Hawaii this year adopted its first-ever state standards, covering computers, monitors, faucets, high color rendering index linear fluorescent lights (a type of tube-shaped bulb that was not part of federal regulations), showerheads, and spray sprinkler bodies. Hawaii will align with standards already in place in California for these products, meaning the more energy efficient products are already widely available and extremely cost-effective, with benefits outweighing costs in less than a year in all cases (and often immediately). Taken together, these standards will save Hawaiian consumers and businesses $77 million on their utility bills in 2035, with most of that savings coming from water-savings products.
More states than ever are still considering state standards, either for this legislative session or for action in the next year.
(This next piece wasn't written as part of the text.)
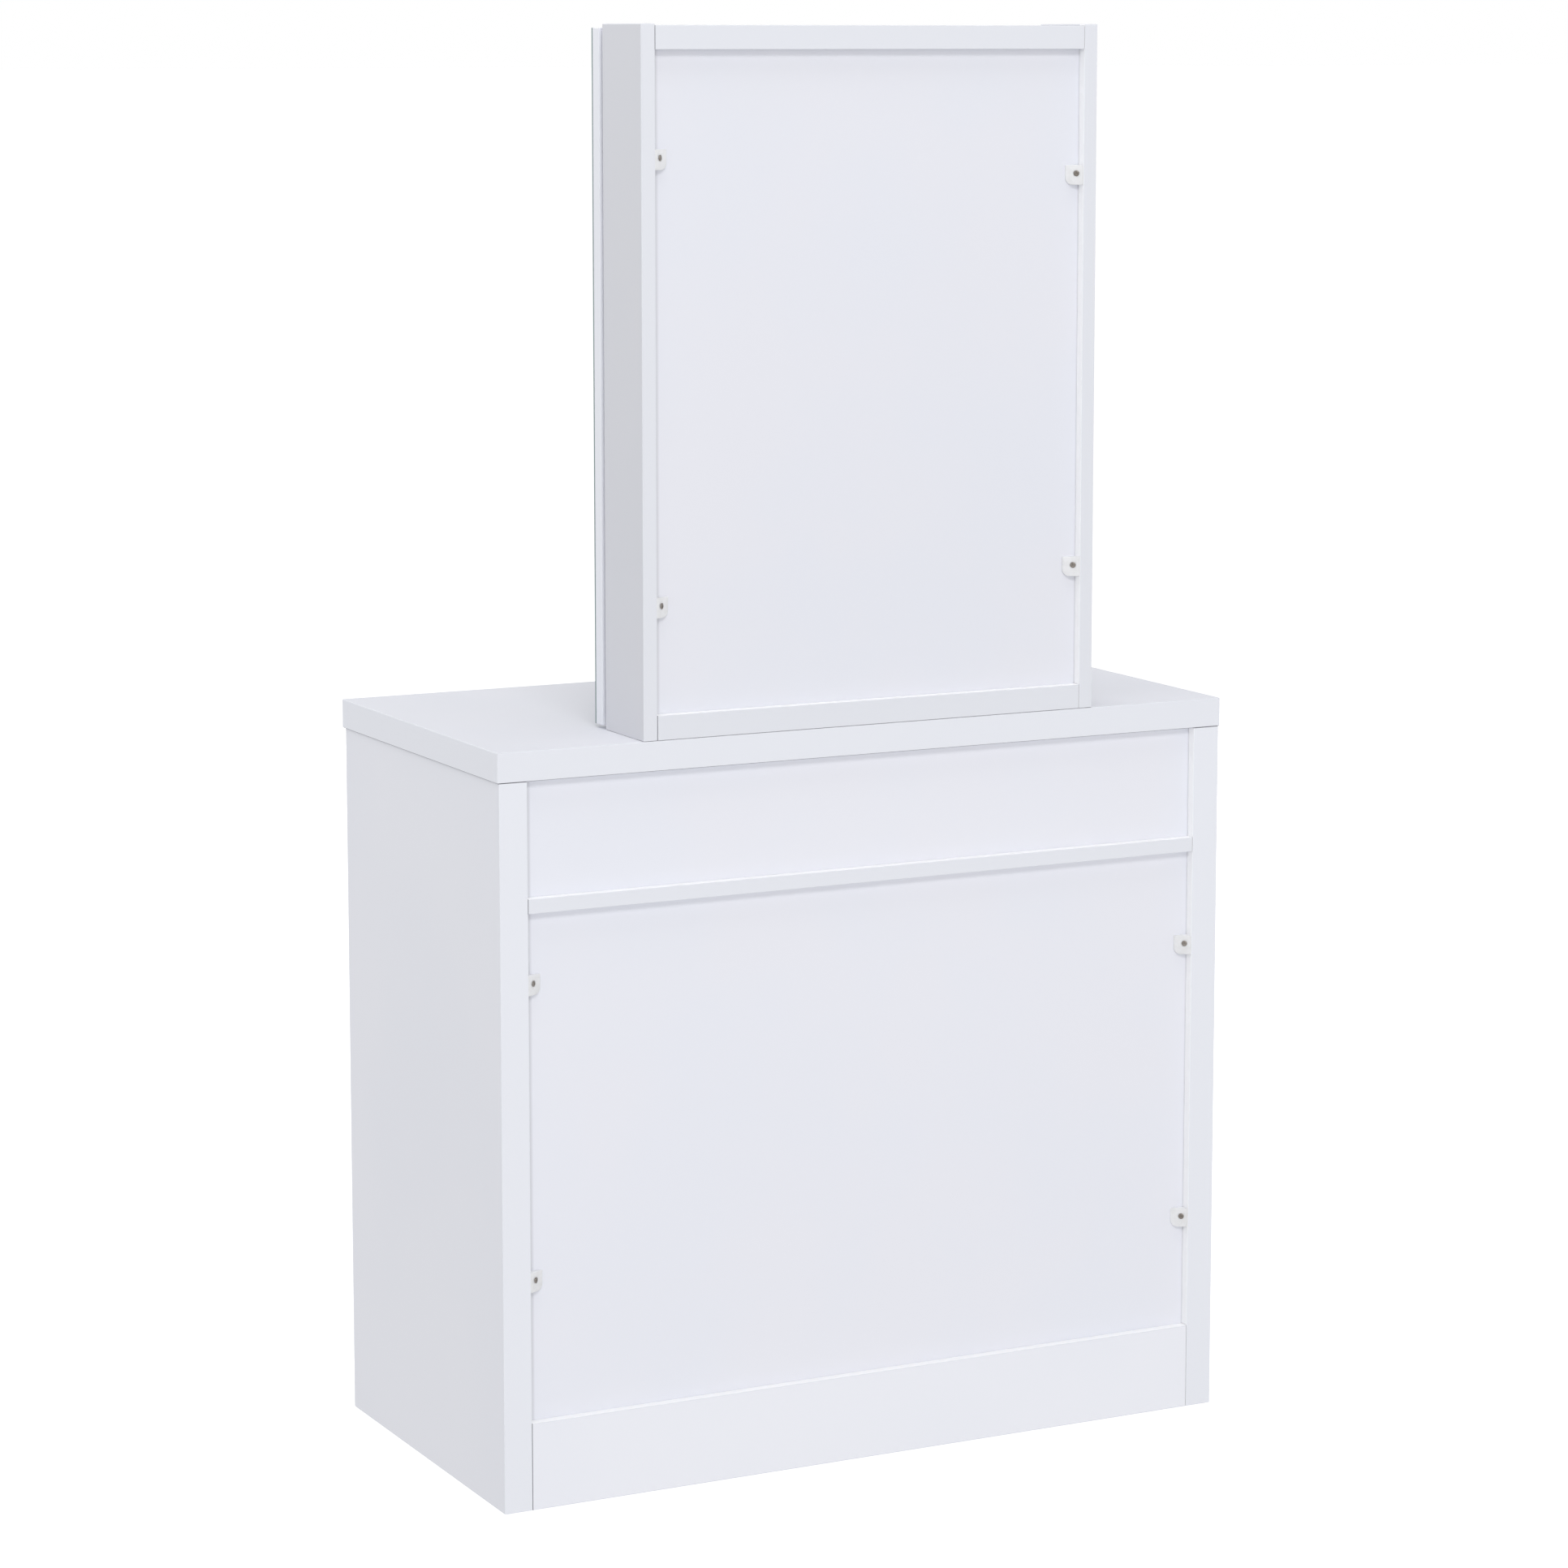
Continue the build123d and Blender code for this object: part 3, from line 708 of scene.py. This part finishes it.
work = bmesh.new()
for low, high in loose_boxes("shelf_pins"):
    radius = (high.z - low.z) / 2
    outline = [(0, 0), (radius, 0), (radius, high.x - low.x), (0, high.x - low.x)]
    pin = as_mesh(turned(eased_outline(outline, pin_ease), 32))
    pin.transform(Matrix.Translation((low.x, (low.y + high.y) / 2, (low.z + high.z) / 2))
                  @ Matrix.Rotation(math.pi / 2, 4, "Y"))
    work.from_mesh(pin)
place_piece("shelf_pin_set", as_mesh(work), metal("pin_zinc", pin_zinc, pin_zinc_dark, 0.30),
            "carcass", ["shelf_pins"])


# ---------------------------------------------------------------- mirror door
# A board door faced with a silvered glass pane of its own size, glued on. The pane's front
# arrises are ground to a narrow bevel and its cut edges look dark green.
silver = (0.84, 0.86, 0.865, 1.0)
silver_2 = (0.83, 0.855, 0.86, 1.0)
bevel_silver = (0.70, 0.75, 0.75, 1.0)
glass_edge = (0.16, 0.24, 0.235, 1.0)
edge_margin = 0.00008     # the cut edge is taken in from the pane's box by this much

paint("door_board", faced_board("door_board"))

low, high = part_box("mirror_glass")
material, shader, place = new_finish("silvered_glass", {"IOR": 1.52, "Coat IOR": 1.52})
ground = (high.y - low.y) / 3
edge = nearest_edge(place, low, high, (0, 2))
rim = 1 - edge.rise(edge_margin * 0.5, edge_margin)
bevel = 1 - edge.rise(ground * 0.95, ground * 1.05)
smear = place.noise(3.0, 3.0)
mirror = bevel.blend(smear.blend(silver, silver_2), bevel_silver)
rim.blend(mirror, glass_edge).into(shader, "Base Color")
(1 - rim).into(shader, "Metallic")
(0.015 + smear * 0.01 + bevel * 0.05 + rim * 0.25).into(shader, "Roughness")
(rim * place.noise(1200.0)).bump(0.00005, 0.4).into(shader, "Normal")
paint("mirror_glass", material)


# ---------------------------------------------------------------- door hinges
# Narrow nickel-plated butt hinges on the cabinet's front edge and the door's rear face:
# folded leaves, a loose pin, and small countersunk screws.
nickel = (0.66, 0.645, 0.62, 1.0)
nickel_dark = (0.56, 0.55, 0.53, 1.0)
hinge_screw_head = 0.0028
hinge_screw_sink = 0.0010     # the head's depth in the leaf
hinge_screw_rise = 0.0003     # and how far it stands out
hinge_screw_zinc = (0.42, 0.41, 0.40, 1.0)
hinge_screw_dark = (0.30, 0.295, 0.29, 1.0)
hinge_screw_spots = (-0.024, 0.0, 0.024)      # along the leaf, from its middle
leaf_screw_inset = 0.0055     # from the leaf's free edge
leaf_sheet = 0.0012

plated = metal("nickel_plate", nickel, nickel_dark, 0.30, grain=(1.0, 1.0, 0.04))
for node in ("hinge_frame_leaves", "hinge_door_leaves", "hinge_pins"):
    paint(node, plated)


def flat_screw(head, sink, rise):
    """A countersunk screw's head along Z: the board's or leaf's face is at z = 0."""
    outline = [(0, -sink * 1.6), (head * 0.45, -sink * 1.5), (head, -sink * 0.15),
               (head, rise * 0.4), (head * 0.92, rise), (0, rise)]
    blades = cross_recess(head * 0.6, head * 0.13, sink * 0.9, rise)
    return carved(as_mesh(turned(outline, 32)), *blades)


def facing(point, direction, spin=0.0):
    """A place at a point, its Z along the direction."""
    turn = Vector(direction).to_track_quat("Z", "Y").to_matrix().to_4x4()
    return Matrix.Translation(point) @ turn @ Matrix.Rotation(spin, 4, "Z")


hinge_screw = flat_screw(hinge_screw_head, hinge_screw_sink, hinge_screw_rise)
hinge_screw_metal = metal("hinge_screw_zinc", hinge_screw_zinc, hinge_screw_dark, 0.34)
leaf_faces = (("hinge_frame_leaves", "carcass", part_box("cabinet_side_left")[0].y - leaf_sheet, -1),
              ("hinge_door_leaves", "mirror_door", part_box("door_board")[1].y + leaf_sheet, 1))
for node, body, face_y, side in leaf_faces:
    spots = []
    for index, (low, high) in enumerate(loose_boxes(node)):
        for turn, z in enumerate(hinge_screw_spots):
            point = Vector((high.x - leaf_screw_inset, face_y, (low.z + high.z) / 2 + z))
            spots.append(facing(point, (0, side, 0), 0.5 * turn + index))
    place_piece(node.replace("leaves", "screws"), set_out(hinge_screw, spots),
                hinge_screw_metal, body)


# ---------------------------------------------------------------- door catch
# A moulded magnetic catch on the cabinet's right-hand side, its two steel poles standing
# just out of the case towards the door, and a screwed steel strike plate on the door.
catch_white = (0.74, 0.74, 0.74, 1.0)
catch_white_2 = (0.69, 0.69, 0.69, 1.0)
pole_steel = (0.45, 0.45, 0.46, 1.0)
pole_steel_2 = (0.36, 0.36, 0.37, 1.0)
plate_screw_head = 0.0030
plate_screw_sink = 0.0009
plate_screw_rise = 0.0002
plate_screw_spots = (-0.010, 0.010)           # up and down from the plate's middle
pole_spots = (-0.0028, 0.0028)                # across the case
pole_half_width = 0.0007
pole_half_height = 0.011
pole_stand_out = 0.0004       # in front of the case
pole_depth = 0.004            # inside it
pole_ease = 0.0002

material, shader, place = new_finish("catch_case", {"IOR": 1.5})
grain = place.noise(2200.0, 2.0, 0.6)
place.noise(140.0).rise(0.3, 0.7).blend(catch_white, catch_white_2).into(shader, "Base Color")
(0.42 + grain * 0.12).into(shader, "Roughness")
grain.bump(0.00005, 0.5).into(shader, "Normal")
paint("door_catch", material)
paint("catch_plate", metal("strike_zinc", bolt_zinc, bolt_zinc_dark, 0.33, grain=(1.0, 1.0, 0.05)))

low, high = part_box("catch_plate")
middle = (low + high) / 2
plate_screw = flat_screw(plate_screw_head, plate_screw_sink, plate_screw_rise)
spots = [facing((middle.x, high.y, middle.z + shift), (0, 1, 0), 0.4)
         for shift in plate_screw_spots]
place_piece("strike_plate_screws", set_out(plate_screw, spots),
            metal("plate_screw_zinc", bolt_zinc, bolt_zinc_dark, 0.3), "mirror_door")


def rounded_block(low, high, ease):
    """A block with all its arrises rounded."""
    work = bmesh.new()
    bmesh.ops.create_cube(work, size=1.0)
    for vert in work.verts:
        vert.co = Vector([high[axis] if vert.co[axis] > 0 else low[axis] for axis in range(3)])
    bmesh.ops.bevel(work, geom=list(work.edges), offset=ease, segments=2, profile=0.5,
                    affect="EDGES", clamp_overlap=True)
    return work


low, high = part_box("door_catch")
middle = (low + high) / 2
work = bmesh.new()
for shift in pole_spots:
    x = middle.x + shift
    block = rounded_block(
        Vector((x - pole_half_width, low.y - pole_stand_out, middle.z - pole_half_height)),
        Vector((x + pole_half_width, low.y + pole_depth, middle.z + pole_half_height)),
        pole_ease)
    work.from_mesh(as_mesh(block))
place_piece("catch_poles", as_mesh(work), metal("pole_steel", pole_steel, pole_steel_2, 0.38,
                                                grain=(1.0, 1.0, 0.05)), "carcass")


# ---------------------------------------------------------------- drawers
# Inset fronts of the same faced board. Each drawer box is of thinner board wrapped in a
# white foil with a faint weave, on a hardboard bottom held in grooves.
foil_white = (0.78, 0.785, 0.80, 1.0)
foil_white_2 = (0.765, 0.77, 0.785, 1.0)
foil_band = (0.80, 0.80, 0.81, 1.0)
weave_pitch = 0.0009
foil_fold = 0.0006            # the foil's paler fold along a board's upper edge
box_screw_head = 0.0034
box_screw_sink = 0.001
box_screw_rise = 0.0001
box_screw_shares = (0.16, 0.84)               # up the side board
drawer_names = ("wide_drawer", "small_drawer", "middle_drawer", "bottom_drawer")


def foil_board(node):
    """The finish of one board of a drawer's box."""
    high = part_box(node)[1]
    material, shader, place = new_finish("foil_board_" + node, {"IOR": 1.46})
    x, y, z = place.parts()
    turn = math.tau / weave_pitch
    weave = (((x + y) * turn).calc("SINE") * (z * turn).calc("SINE")) * 0.5 + 0.5
    cloud = place.noise(9.0, 3.0)
    top = z.rise(high.z - foil_fold, high.z - foil_fold / 2)
    top.blend(cloud.blend(foil_white, foil_white_2), foil_band).into(shader, "Base Color")
    (0.48 + cloud * 0.06 + weave * 0.05).into(shader, "Roughness")
    (weave * 0.6 + place.noise(700.0) * 0.4).bump(0.00003, 0.4).into(shader, "Normal")
    return material


for name in drawer_names:
    paint(name + "_front", faced_board(name + "_front"))
    for member in ("_side_left", "_side_right", "_back"):
        paint(name + member, foil_board(name + member))
    paint(name + "_bottom", lacquered_panel(name + "_bottom"))

box_screw = flat_screw(box_screw_head, box_screw_sink, box_screw_rise)
screw_zinc = metal("screw_zinc", bolt_zinc, bolt_zinc_dark, 0.32)
for name in drawer_names:
    spots = []
    back_low, back_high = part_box(name + "_back")
    for side, sign in (("_side_left", -1), ("_side_right", 1)):
        low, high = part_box(name + side)
        face_x = low.x if sign < 0 else high.x
        for turn, share in enumerate(box_screw_shares):
            point = (face_x, (back_low.y + back_high.y) / 2, low.z + (high.z - low.z) * share)
            spots.append(facing(point, (sign, 0, 0), 0.7 * turn + 0.3))
    place_piece(name + "_box_screws", set_out(box_screw, spots), screw_zinc, name)


# ---------------------------------------------------------------- knobs
# Turned knobs of brushed nickel: a round foot on the drawer front, a waisted neck and a
# mushroom head with a faintly dished face. A screw from inside the drawer holds each one.
knob_nickel = (0.60, 0.59, 0.575, 1.0)
knob_nickel_dark = (0.50, 0.49, 0.48, 1.0)
knob_screw_head = 0.0042
knob_screw_rise = 0.0022
knob_screw_core = 0.002
knob_screw_length = 0.012


def knob_outline(reach, radius):
    """Radius and height of the knob, foot at 0, for its whole reach and widest radius."""
    shape = ((0.0, 0.0), (0.57, 0.0), (0.57, 0.05), (0.53, 0.075), (0.44, 0.095), (0.385, 0.15),
             (0.355, 0.26), (0.36, 0.38), (0.41, 0.48), (0.52, 0.56), (0.70, 0.62), (0.88, 0.665),
             (0.965, 0.70), (1.0, 0.76), (1.0, 0.82), (0.965, 0.885), (0.90, 0.935),
             (0.80, 0.97), (0.66, 0.99), (0.56, 1.0), (0.50, 0.985), (0.30, 0.975), (0.0, 0.97))
    return [(share * radius, along * reach) for share, along in shape]


def smoothed(points, steps=3):
    """A smooth line through the points (Catmull-Rom)."""
    padded = [points[0], *points, points[-1]]
    result = []
    for a, b, c, d in zip(padded, padded[1:], padded[2:], padded[3:]):
        for step in range(steps):
            t = step / steps
            result.append(tuple(0.5 * (2 * b[k] + (c[k] - a[k]) * t
                                       + (2 * a[k] - 5 * b[k] + 4 * c[k] - d[k]) * t ** 2
                                       + (3 * b[k] - a[k] - 3 * c[k] + d[k]) * t ** 3)
                                for k in range(2)))
    result.append(points[-1])
    return result


def turned_metal(name, centre):
    """Brushed nickel whose fine marks run round the knob's own axis."""
    material, shader, place = new_finish(name, {"Metallic": 1.0})
    x, y, z = place.parts()
    dx, dz = x - centre.x, z - centre.z
    radius = (dx * dx + dz * dz).calc("SQRT")
    rings = radius.make("CombineXYZ", {}, {0: radius, 1: y, 2: 0.0}).noise(5200.0, 3.0, 0.7)
    cloud = place.noise(90.0)
    cloud.rise(0.3, 0.7).blend(knob_nickel, knob_nickel_dark).into(shader, "Base Color")
    (0.20 + rings * 0.16).into(shader, "Roughness")
    rings.bump(0.00002, 0.5).into(shader, "Normal")
    return material


knob_screw = pan_screw(knob_screw_head, knob_screw_rise, knob_screw_core, knob_screw_length)
for name in drawer_names:
    low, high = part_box(name + "_knob")
    middle = (low + high) / 2
    foot = Vector((middle.x, high.y, middle.z))
    outline = knob_outline(high.y - low.y, (high.x - low.x) / 2)
    mesh = as_mesh(turned(outline[:3] + smoothed(outline[3:]), 64))
    mesh.transform(facing(foot, (0, -1, 0)))
    place_piece(name + "_turned_knob", mesh, turned_metal(name + "_nickel", foot), name,
                [name + "_knob"], sharp=40.0)
    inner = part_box(name + "_front")[1].y
    mesh = set_out(knob_screw, [facing((foot.x, inner, foot.z), (0, 1, 0), 0.6)])
    place_piece(name + "_knob_screw", mesh, screw_zinc, name)


# ---------------------------------------------------------------- drawer runners
# Folded galvanised-steel runners: a wide channel screwed to each wall, and a narrower rail
# on each drawer's side that slides inside it.
galvanised = (0.60, 0.61, 0.62, 1.0)
galvanised_dark = (0.50, 0.51, 0.525, 1.0)
runner_screw_head = 0.0036
runner_screw_rise = 0.0016
runner_screw_core = 0.0016
runner_screw_length = 0.010
runner_screw_shares = (0.10, 0.50, 0.88)      # along the runner
runner_sheet = 0.0012
touching = 0.0002             # a web this close to a wall lies on it

runner_metal = metal("galvanised_steel", galvanised, galvanised_dark, 0.36, grain=(1.0, 0.03, 1.0))
paint("runner_channels", runner_metal)
for name in drawer_names:
    paint(name + "_rails", runner_metal)

runner_screw = pan_screw(runner_screw_head, runner_screw_rise, runner_screw_core,
                         runner_screw_length)


def runner_screws(name, boxes, web_side, body):
    """Screws through the webs of runners. web_side says of a runner's box whether its web
    is on the low side along X."""
    spots = []
    for low, high in boxes:
        on_low = web_side(low, high)
        face = low.x + runner_sheet if on_low else high.x - runner_sheet
        for turn, share in enumerate(runner_screw_shares):
            point = (face, low.y + (high.y - low.y) * share, (low.z + high.z) / 2)
            spots.append(facing(point, (1 if on_low else -1, 0, 0), turn * 0.8))
    place_piece(name, set_out(runner_screw, spots), screw_zinc, body)


for name in drawer_names:
    middle = sum(corner.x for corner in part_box(name + "_front")) / 2
    runner_screws(name + "_rail_screws", loose_boxes(name + "_rails"),
                  lambda low, high: (low.x + high.x) / 2 > middle, name)

walls = [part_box(node) for node in ("side_panel_left", "side_panel_right", "pedestal_wall",
                                   "drawer_partition")]
runner_screws("channel_screws", loose_boxes("runner_channels"),
              lambda low, high: any(abs(low.x - wall[1].x) < touching for wall in walls),
              "carcass")


low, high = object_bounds()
In places like New York, Massachusetts, Minnesota, Nevada, and Washington DC, lawmakers are actively discussing state standards action. Other states like New Jersey, Maine, and Illinois have shown great interest but probably won’t move a bill until next year.
Markets for appliances and equipment tend to be regional. With great representation of state standards on the west coast, and lots of interest on the east coast, we may start to see a positive spillover effect, where markets in neighboring states benefit from more efficient equipment. It may just take a few additional states to move an entire region toward a “de-facto” standard, where manufacturers find it easier to sell the same high-efficient product everywhere rather than making less efficient products for certain states. Once that happens, it becomes even easier to set a national standard. That’s the power of state standards!